I remember learning about this in my accounting classes, but not my math classes. It's kind of interesting where you come across certain things.

Didn't realize I was going to learn how to get away with money laundering when I started clicking on math videos today.

Why does at 9:04 the gap between 1 and 2 (3 Blocks) has the same length as the gap between 2 and 4? Shouldn´t it be half the length (1,5 Blocks from 1 to 2)? And the gap between 4 and 10 is 4 blocks long but shouldn´t it be 6 blocks long instead? I really don´t get it. I would be very glad if someone could explain it to me.

IS there an easy proof?

From Wikipedia . . . "There are illustrative examples and explanations that cover many of the cases where Benford's law applies, though there are many other cases where Benford's law applies that resist a simple explanation."
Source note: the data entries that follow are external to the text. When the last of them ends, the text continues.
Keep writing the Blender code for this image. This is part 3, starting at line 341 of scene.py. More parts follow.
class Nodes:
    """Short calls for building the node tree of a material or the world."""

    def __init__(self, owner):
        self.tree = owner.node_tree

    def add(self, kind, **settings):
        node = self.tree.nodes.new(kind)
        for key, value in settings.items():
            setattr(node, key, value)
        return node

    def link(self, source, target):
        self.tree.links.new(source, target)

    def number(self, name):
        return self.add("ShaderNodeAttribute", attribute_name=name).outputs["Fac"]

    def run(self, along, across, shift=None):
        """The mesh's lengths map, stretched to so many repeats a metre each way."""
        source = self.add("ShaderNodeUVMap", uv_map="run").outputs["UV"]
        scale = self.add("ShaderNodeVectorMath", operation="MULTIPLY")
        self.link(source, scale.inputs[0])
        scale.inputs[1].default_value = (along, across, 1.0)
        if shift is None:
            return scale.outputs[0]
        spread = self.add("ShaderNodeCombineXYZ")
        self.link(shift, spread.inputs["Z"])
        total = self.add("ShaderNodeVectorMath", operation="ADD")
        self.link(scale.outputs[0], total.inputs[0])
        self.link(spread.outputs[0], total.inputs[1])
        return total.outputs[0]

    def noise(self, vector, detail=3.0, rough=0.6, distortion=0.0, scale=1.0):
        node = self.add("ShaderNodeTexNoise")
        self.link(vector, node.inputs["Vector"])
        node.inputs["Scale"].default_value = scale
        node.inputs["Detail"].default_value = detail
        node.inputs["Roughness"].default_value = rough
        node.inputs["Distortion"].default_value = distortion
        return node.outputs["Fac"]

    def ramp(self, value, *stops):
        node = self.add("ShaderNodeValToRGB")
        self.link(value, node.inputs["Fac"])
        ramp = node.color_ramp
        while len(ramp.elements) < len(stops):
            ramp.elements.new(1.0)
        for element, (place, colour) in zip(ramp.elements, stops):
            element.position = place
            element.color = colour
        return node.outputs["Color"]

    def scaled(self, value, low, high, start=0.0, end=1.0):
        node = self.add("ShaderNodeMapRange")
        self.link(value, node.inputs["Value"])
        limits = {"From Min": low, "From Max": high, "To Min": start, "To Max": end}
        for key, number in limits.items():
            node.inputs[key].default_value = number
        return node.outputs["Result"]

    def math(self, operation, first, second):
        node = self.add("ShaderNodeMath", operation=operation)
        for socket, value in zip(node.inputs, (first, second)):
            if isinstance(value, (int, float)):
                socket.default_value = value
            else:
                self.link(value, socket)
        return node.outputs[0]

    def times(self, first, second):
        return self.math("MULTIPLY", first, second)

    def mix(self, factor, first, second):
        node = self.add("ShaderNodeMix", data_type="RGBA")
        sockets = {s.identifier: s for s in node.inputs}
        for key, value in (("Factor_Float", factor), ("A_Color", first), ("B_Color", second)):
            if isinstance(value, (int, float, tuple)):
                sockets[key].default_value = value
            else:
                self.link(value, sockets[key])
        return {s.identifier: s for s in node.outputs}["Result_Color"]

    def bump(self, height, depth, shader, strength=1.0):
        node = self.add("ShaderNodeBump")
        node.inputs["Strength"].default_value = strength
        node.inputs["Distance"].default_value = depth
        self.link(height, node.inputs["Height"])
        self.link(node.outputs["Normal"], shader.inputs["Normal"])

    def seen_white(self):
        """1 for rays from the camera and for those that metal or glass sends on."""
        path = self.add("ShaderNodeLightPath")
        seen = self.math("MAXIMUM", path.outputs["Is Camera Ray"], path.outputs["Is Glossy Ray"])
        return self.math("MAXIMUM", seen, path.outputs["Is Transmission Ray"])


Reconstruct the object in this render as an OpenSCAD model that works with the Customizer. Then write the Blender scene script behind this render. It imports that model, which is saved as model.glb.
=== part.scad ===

Does "resist a simple explanation" mean "don't have an explanation?

You better stop abusing that paper pal.

In binary it's every number except 0. :O

Coincidence?

Ratios near unity are going to start with ‘1’ . Particularly if you filter out any numbers that start with ‘0’!

Logarithms are similar… if you put everything into floating point format.

Also left-padded numbers

00001. Throw it out

00002. Throw it out

… …

09998. Throw it out

10000. The only real number!

This didn't age well

Sounds like a cousin of Zipf's Law. Both aspects of the same underlying law?

I would venture the guess that (2:45) indeed the results for "meters", "kilometers", and "centimeters" would be very similar when counting starting numbers.

Finally, a use for the common logarithm.

I built this into production control programs 20 years ago to catch people who were under-reporting gold wastage and pocketing the shortfall.

So what you're saying is that if you're going to be committing fraud you should remember benfords law

My eyes were hurting watching you NOT blink… How much coffee do you drink???

3:20 "that one guy in China" those dam Chinese and their dammed 3 inches.

You look so happy and excited at the fade-in at 3:26! 😀

But when I know that forensics looks out for that distribution then I can counteract it easily.

Wow, school failed to teach me how log really works, and you explain me it in 10 minutes and I understand o.o

views: 411k

dislikes: 98

likes: 7.5k

comments: 803

not quite (although, to be fair)

subs:

1_99kI looked at the number of views for all the recommended videos to the right of my screen. (Your results may vary). 12 out of the 39 videos had a number of views that started with the number "1".

Nice

greetings Singingbannana..i have a question for you..in speaking of the Triple Alpha Process, i think that astrophysicists have been fudging their numbers in order to make the process appear to account for the carbon in the universe, in order to prop up their naturalist theory..what are your thoughts on this?..thank you in advance!…a big fan!

U need moor subscribers!

I watched the part at the end, does that mean I'm a serious mathematician now?